Female career sclerosis is most marked in larger organisations

It does, though, perhaps explain why female career sclerosis is most marked in larger organisations, where male-created company rules and layers of hierarchy often make it hard for women to rise through the ranks.

"The wine industry is incredibly tough for women who want to balance work and family life," says Sam Connew, winemaker & director at Stargazer Wines. "Culture and a lack of initiatives to encourage flexible working arrangements - for women and men - have a large part to do [with declining numbers]."

So, are there grounds for optimism?

Yes, says Jeremy Galbreath from the Curtin Graduate School of Business, in Perth, WA, who carried out an in-depth study in the situation of women in wine. He discovered that the wineries where women have positions of influence tend to be smaller, younger businesses, and that companies with a female CEO are far more likely to have women in other senior positions, such as winemaker, viticulturalist and head of marketing.
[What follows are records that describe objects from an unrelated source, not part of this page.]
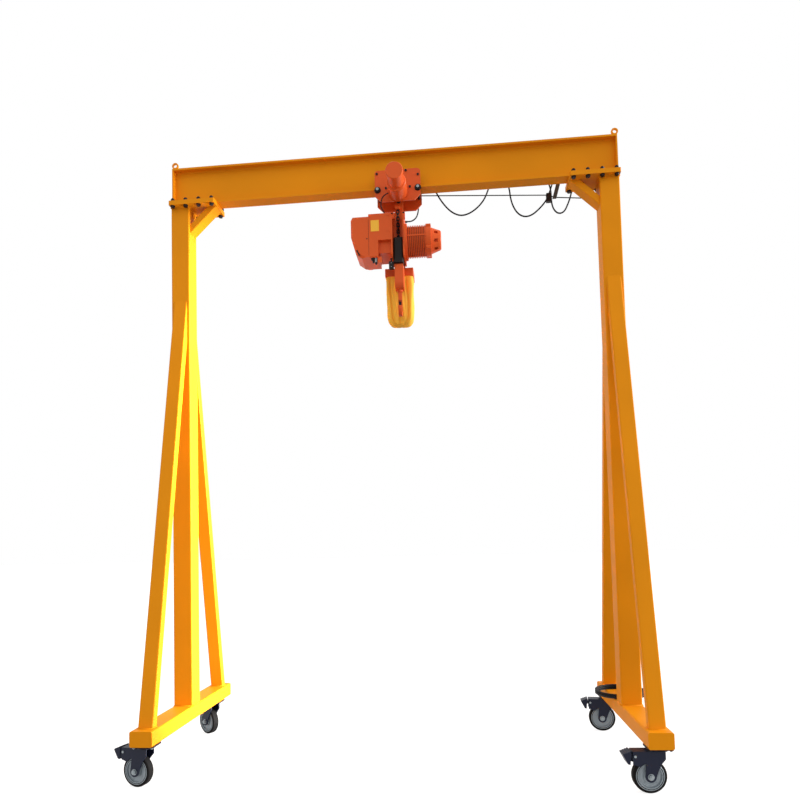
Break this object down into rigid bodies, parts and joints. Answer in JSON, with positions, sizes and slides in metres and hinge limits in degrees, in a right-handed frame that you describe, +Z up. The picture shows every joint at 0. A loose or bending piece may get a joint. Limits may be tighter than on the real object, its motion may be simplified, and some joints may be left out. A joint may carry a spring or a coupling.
{
  "type": "gantry crane",
  "caption": "Portal gantry crane on braked swivel casters: boxed legs with slanting struts carry an I-beam, along which a motor trolley with an electric chain hoist travels.",
  "frame": {"origin": "on the floor, midway between the two legs and midway between their front and rear casters", "axes": "+X along the beam, +Y to the back, +Z up"},
  "size_m": [3.5732, 1.4, 4.475],
  "materials": {
    "frame_paint": "semi-gloss orange-yellow paint",
    "hoist_paint": "semi-gloss orange-red paint",
    "dark_steel": "black paint",
    "caster_steel": "dark navy paint",
    "wheel_metal": "metallic blue-grey",
    "tyre_rubber": "matt black",
    "bright_steel": "zinc plated",
    "bag_fabric": "woven, yellow-orange",
    "cable_rubber": "matt black"
  },
  "bodies": {
    "portal": {"main_beam": "frame_paint", "beam_end_plates": "frame_paint", "beam_seat_plates": "frame_paint", "rail_end_caps": "frame_paint", "leg_head_plates": "frame_paint", "knee_braces": "frame_paint", "left_column": "frame_paint", "left_base_rail": "frame_paint", "left_front_strut": "frame_paint", "left_rear_strut": "frame_paint", "right_column": "frame_paint", "right_base_rail": "frame_paint", "right_front_strut": "frame_paint", "right_rear_strut": "frame_paint", "caster_top_plates": "dark_steel", "messenger_wire": "bright_steel", "wire_brackets": "bright_steel", "cable_clips": "dark_steel", "supply_cable": "cable_rubber", "supply_coil": "cable_rubber", "plug_tail": "cable_rubber", "supply_plug": "cable_rubber"},
    "trolley": {"trolley_front_plate": "hoist_paint", "trolley_rear_plate": "hoist_paint", "trolley_tie_rods": "dark_steel", "trolley_wheels": "bright_steel", "trolley_gearmotor": "hoist_paint", "hoist_hanger": "hoist_paint", "hoist_frame": "hoist_paint", "gear_case": "hoist_paint", "control_cover": "hoist_paint", "hoist_motor": "hoist_paint", "fan_cover": "hoist_paint", "chain_guide": "dark_steel", "load_chain": "dark_steel", "hook_block": "hoist_paint", "chain_bag": "bag_fabric", "bag_frame": "hoist_paint", "trolley_leads": "cable_rubber"},
    "front_left_swivel": {"front_left_fork": "caster_steel"},
    "front_left_roller": {"front_left_wheel": "wheel_metal", "front_left_tyre": "tyre_rubber"},
    "front_left_brake": {"front_left_brake_pedal": "caster_steel"},
    "rear_left_swivel": {"rear_left_fork": "caster_steel"},
    "rear_left_roller": {"rear_left_wheel": "wheel_metal", "rear_left_tyre": "tyre_rubber"},
    "rear_left_brake": {"rear_left_brake_pedal": "caster_steel"},
    "front_right_swivel": {"front_right_fork": "caster_steel"},
    "front_right_roller": {"front_right_wheel": "wheel_metal", "front_right_tyre": "tyre_rubber"},
    "front_right_brake": {"front_right_brake_pedal": "caster_steel"},
    "rear_right_swivel": {"rear_right_fork": "caster_steel"},
    "rear_right_roller": {"rear_right_wheel": "wheel_metal", "rear_right_tyre": "tyre_rubber"},
    "rear_right_brake": {"rear_right_brake_pedal": "caster_steel"},
    "hook_swivel_body": {"hook": "hoist_paint"},
    "latch": {"hook_latch": "dark_steel"}
  },
  "joints": [
    {"name": "trolley_travel", "type": "slide", "parent": "portal", "child": "trolley", "axis": [1, 0, 0], "range_m": [-1.19, 1.05]},
    {"name": "front_left_turn", "type": "hinge", "parent": "portal", "child": "front_left_swivel", "pos_m": [-1.585, -0.625, 0.24], "axis": [0, 0, 1], "continuous": true},
    {"name": "front_left_roll", "type": "hinge", "parent": "front_left_swivel", "child": "front_left_roller", "pos_m": [-1.64346, -0.6115, 0.1], "axis": [-0.225, -0.9744, 0], "continuous": true},
    {"name": "front_left_pedal", "type": "hinge", "parent": "front_left_swivel", "child": "front_left_brake", "pos_m": [-1.72823, -0.59193, 0.2197], "axis": [-0.225, -0.9744, 0], "range_deg": [0, 8]},
    {"name": "rear_left_turn", "type": "hinge", "parent": "portal", "child": "rear_left_swivel", "pos_m": [-1.585, 0.5, 0.24], "axis": [0, 0, 1], "continuous": true},
    {"name": "rear_left_roll", "type": "hinge", "parent": "rear_left_swivel", "child": "rear_left_roller", "pos_m": [-1.63474, 0.53355, 0.1], "axis": [-0.5592, -0.829, 0], "continuous": true},
    {"name": "rear_left_pedal", "type": "hinge", "parent": "rear_left_swivel", "child": "rear_left_brake", "pos_m": [-1.70687, 0.5822, 0.2197], "axis": [-0.5592, -0.829, 0], "range_deg": [0, 8]},
    {"name": "front_right_turn", "type": "hinge", "parent": "portal", "child": "front_right_swivel", "pos_m": [1.585, -0.625, 0.24], "axis": [0, 0, 1], "continuous": true},
    {"name": "front_right_roll", "type": "hinge", "parent": "front_right_swivel", "child": "front_right_roller", "pos_m": [1.52504, -0.62709, 0.1], "axis": [0.0349, -0.9994, 0], "continuous": true},
    {"name": "front_right_pedal", "type": "hinge", "parent": "front_right_swivel", "child": "front_right_brake", "pos_m": [1.43809, -0.63013, 0.2197], "axis": [0.0349, -0.9994, 0], "range_deg": [0, 8]},
    {"name": "rear_right_turn", "type": "hinge", "parent": "portal", "child": "rear_right_swivel", "pos_m": [1.585, 0.625, 0.24], "axis": [0, 0, 1], "continuous": true},
    {"name": "rear_right_roll", "type": "hinge", "parent": "rear_right_swivel", "child": "rear_right_roller", "pos_m": [1.52545, 0.63231, 0.1], "axis": [-0.1219, -0.9925, 0], "continuous": true},
    {"name": "rear_right_pedal", "type": "hinge", "parent": "rear_right_swivel", "child": "rear_right_brake", "pos_m": [1.4391, 0.64292, 0.2197], "axis": [-0.1219, -0.9925, 0], "range_deg": [0, 8]},
    {"name": "hook_swivel", "type": "hinge", "parent": "trolley", "child": "hook_swivel_body", "pos_m": [0.063, 0, 3.373], "axis": [0, 0, 1], "continuous": true},
    {"name": "hook_latch_hinge", "type": "hinge", "parent": "hook_swivel_body", "child": "latch", "pos_m": [0.063, -0.016, 3.287], "axis": [1, 0, 0], "range_deg": [0, 25], "stiffness_Nm_per_rad": 0.5, "springref_deg": -11.46}
  ]
}
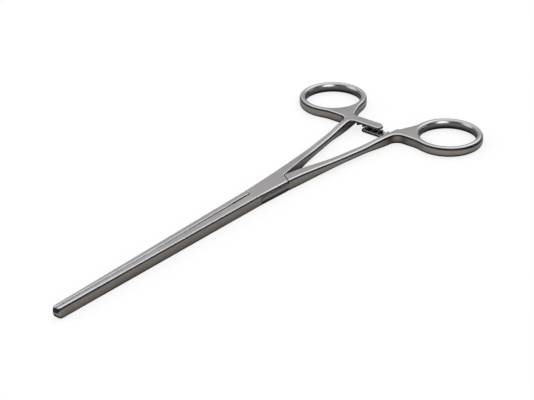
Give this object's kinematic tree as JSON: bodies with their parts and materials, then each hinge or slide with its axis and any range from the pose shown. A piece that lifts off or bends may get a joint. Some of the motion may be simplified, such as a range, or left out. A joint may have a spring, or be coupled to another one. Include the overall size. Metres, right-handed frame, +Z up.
{
  "type": "intestinal forceps",
  "caption": "Long straight surgical clamp with finger rings, a ratchet, a box lock and slim jaws with lengthwise grooves.",
  "frame": {"origin": "on the pivot axis, in the underside plane of the box lock, which the instrument lies on", "axes": "+X along the instrument to the jaw tips, +Y to the ring of the half with the tongue, +Z up through the lock, along the pivot pin"},
  "size_m": [0.2215, 0.0922, 0.005],
  "materials": {
    "steel": "satin ground stainless steel, finger rings polished"
  },
  "bodies": {
    "plate_half": {"female_half": "steel", "pivot_pin": "steel"},
    "tongue_half": {"male_half": "steel"}
  },
  "joints": [
    {"name": "box_lock", "type": "hinge", "parent": "plate_half", "child": "tongue_half", "pos_m": [0, 0, 0.0025], "axis": [0, 0, -1], "range_deg": [0, 40]}
  ]
}
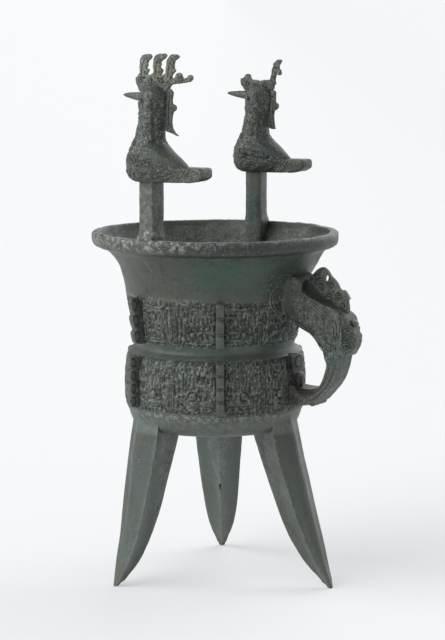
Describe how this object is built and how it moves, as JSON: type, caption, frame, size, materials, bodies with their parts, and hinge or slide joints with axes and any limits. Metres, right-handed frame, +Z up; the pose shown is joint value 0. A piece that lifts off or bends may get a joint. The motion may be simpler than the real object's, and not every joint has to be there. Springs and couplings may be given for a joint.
{
  "type": "ritual wine warmer",
  "caption": "Cast bronze tripod wine vessel with flared mouth, blade legs, beast-head handle, notched flanges and bird-topped posts on the rim.",
  "frame": {"origin": "centre of the bounding box's underside, on the plane the feet stand on", "axes": "+Z up, +X towards the handle, birds face -X, posts on the -Y and +Y sides"},
  "size_m": [0.351, 0.304, 0.6502],
  "materials": {
    "bronze": "dark grey-green patinated cast bronze, semi-matte, with brown, blue-green and pale crusty corrosion"
  },
  "bodies": {
    "root": {"wine_warmer": "bronze"}
  },
  "joints": []
}
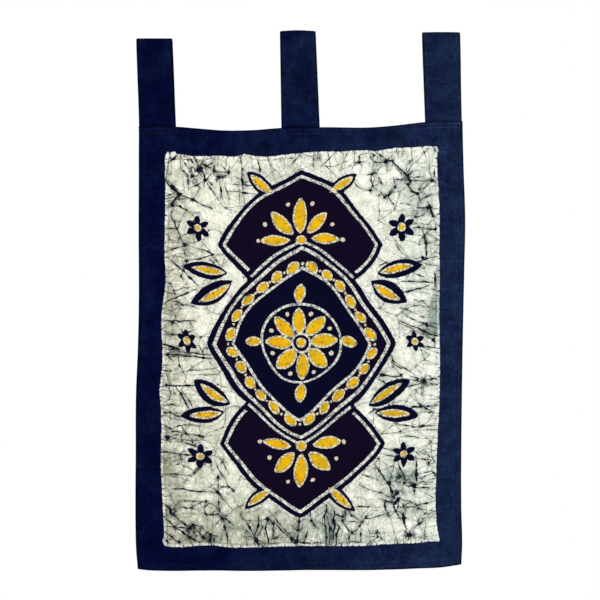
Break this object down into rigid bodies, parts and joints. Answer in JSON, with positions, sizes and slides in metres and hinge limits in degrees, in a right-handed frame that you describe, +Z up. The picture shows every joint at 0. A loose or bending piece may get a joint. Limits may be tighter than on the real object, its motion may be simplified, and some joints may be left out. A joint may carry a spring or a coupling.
{
  "type": "batik wall hanging",
  "caption": "Hemmed rectangular cotton batik cloth with a dark dyed border round a crackled pale field, hanging from folded fabric tabs sewn behind its top edge.",
  "frame": {"origin": "a point on the line of a straight hanging rod, inside the loop of the middle tab and level with the other two loops", "axes": "+Z up, +X to the viewer's right along the rod, +Y from the decorated front to the back, towards the wall"},
  "size_m": [0.5114, 0.0172, 0.8385],
  "materials": {
    "waxed_cotton": "matt",
    "navy_cotton": "matt"
  },
  "bodies": {
    "root": {"panel": "waxed_cotton", "tab_left": "navy_cotton", "tab_centre": "navy_cotton", "tab_right": "navy_cotton"}
  },
  "joints": []
}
This wasn't, interestingly, simply a question of women uplifting other women, but rather, of creating a company structure that, from the top down, is more open, nurturing and, crucially, flexible. Such an environment allowed women to shine where they might not in a more restrictive set-up.

Certainly, the Millennial generation - both male and female - has a very different expectation of both work and work/life balance. To attract - and keep - these people, the industry will need to move quicker and more sincerely to address the kind of issues that women have been battling with for the last five decades – to the benefit of all.

As the leadership team of Women in Wine LDN put it: "We would argue that gender balance is actually the result of having productive and healthy companies, which have a culture of encouraging people regardless of their gender."

On the evidence of the seminar I attended at the AWIWA, there's still a fair way to go in convincing one half of the population of this new reality, however. In a room of 80 people there were just half-a-dozen men.